Basic Instruction for Cushing Dyes

Directions for Using Cushing’s Acid Dyes
For many years Cushing’s Perfection Dye was a “union” type dye, designed to be suitable for a variety of plant, animal and synthetic fibers. In response to the changing availability of raw materials and to increase the effectiveness and ease of use of our dyes, we reformulated them into two types, acid and direct.

Acid dyes are suitable for wool, mohair, and nylon. Direct dyes are the better choice for cottons and cellulose materials, plus linen and rayon. Silk dyes best with one type or the other, depending on the particular characteristics of the silk.

Acid dyes are used in a process similar to the old union dyes. A dye solution is prepared by measuring the dry powder and dissolving it in boiling water. The material to be dyed should be soaked in a mild Ivory dish detergent solution for a few minutes. The dye bath is prepared as follows. Water softener is useful if your water is particularly “hard”.

Water should be sufficient to cover your material, allowing for stirring. The term “acid” refers to the relative pH balance of the dye bath. We recommend the use of common white vinegar to change that balance. Generally, one cup of vinegar to a pound of material is plenty. Water softener or mild detergent is then added depending on the “hardness” of your water. Finally the dye solution is added and stirred in thoroughly. Apply heat, and add the pre- wetted material. Continue to stir as the temperature rises to a boil, reduce heat and simmer for 30-40 minutes. You will notice that the dye bath will become clearer and clearer as it is exhausted meaning that all of the dye solution is taken up into the material. You should note that different component colors have different temperature curves. For example, in a green that has a mixture of a yellow and a blue, the blue dyes at a lower temperature than the yellow. If the material is removed from the dye bath prematurely, uneven or off shade dying may result- in this example the results would be bluish. This is why we stress the importance of letting the material simmer for a good while.

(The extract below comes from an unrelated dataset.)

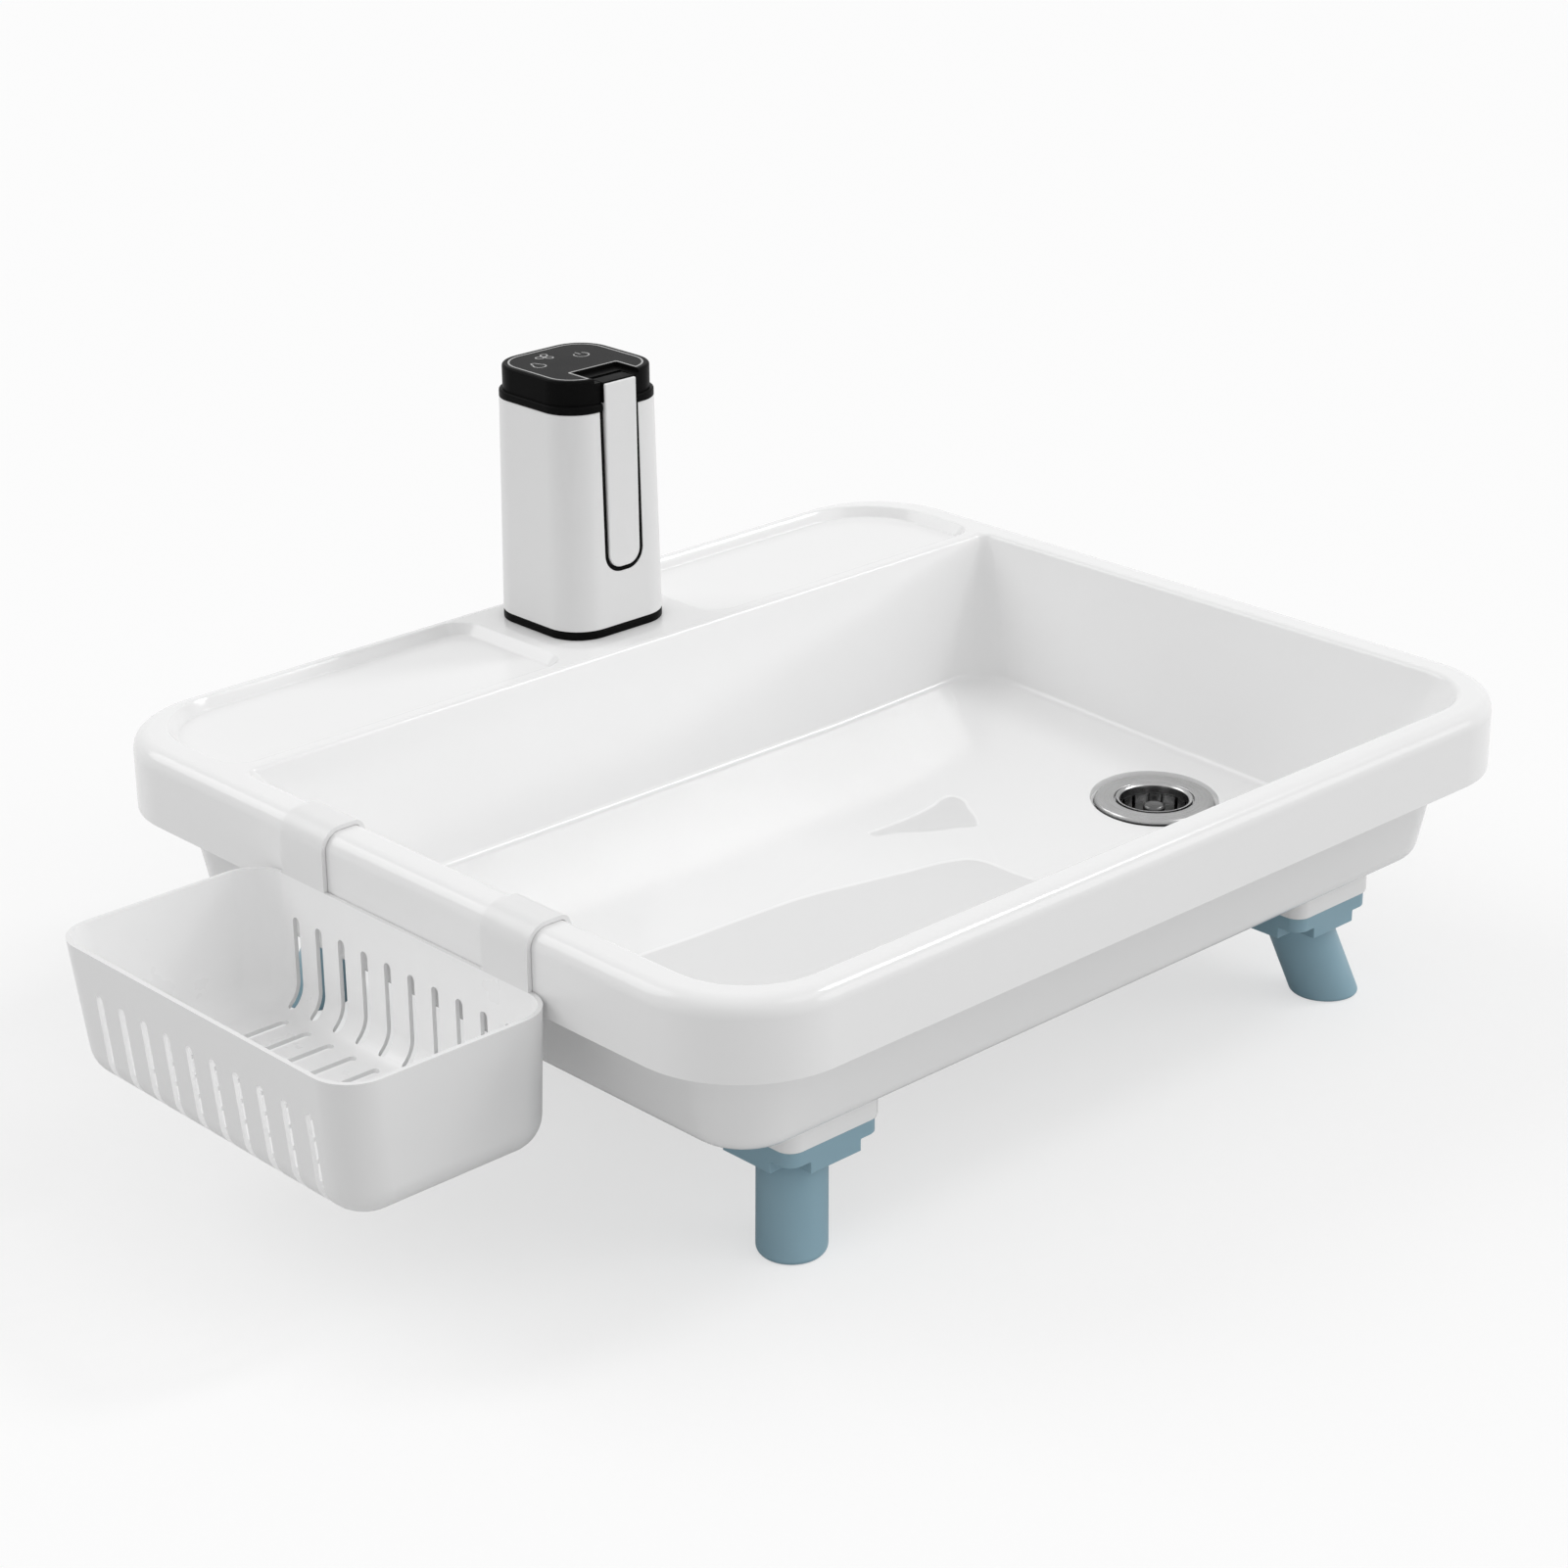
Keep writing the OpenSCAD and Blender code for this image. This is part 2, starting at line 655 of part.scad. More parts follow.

After the dye bath has exhausted, remove the dye pot from the heat and allow the material to return to room temperature. Rinse the material with cold water and dry. Have fun and enjoy your results!

NOTE: Cushing acid dyes are simple chemicals- the chemistry of using them is complex. These directions are given in good faith, but no warrantee is expressed or implied. Test dye prior to committing the finish material. Since we do not have control over the use of our dye we must disclaim any liability for unsatisfactory results.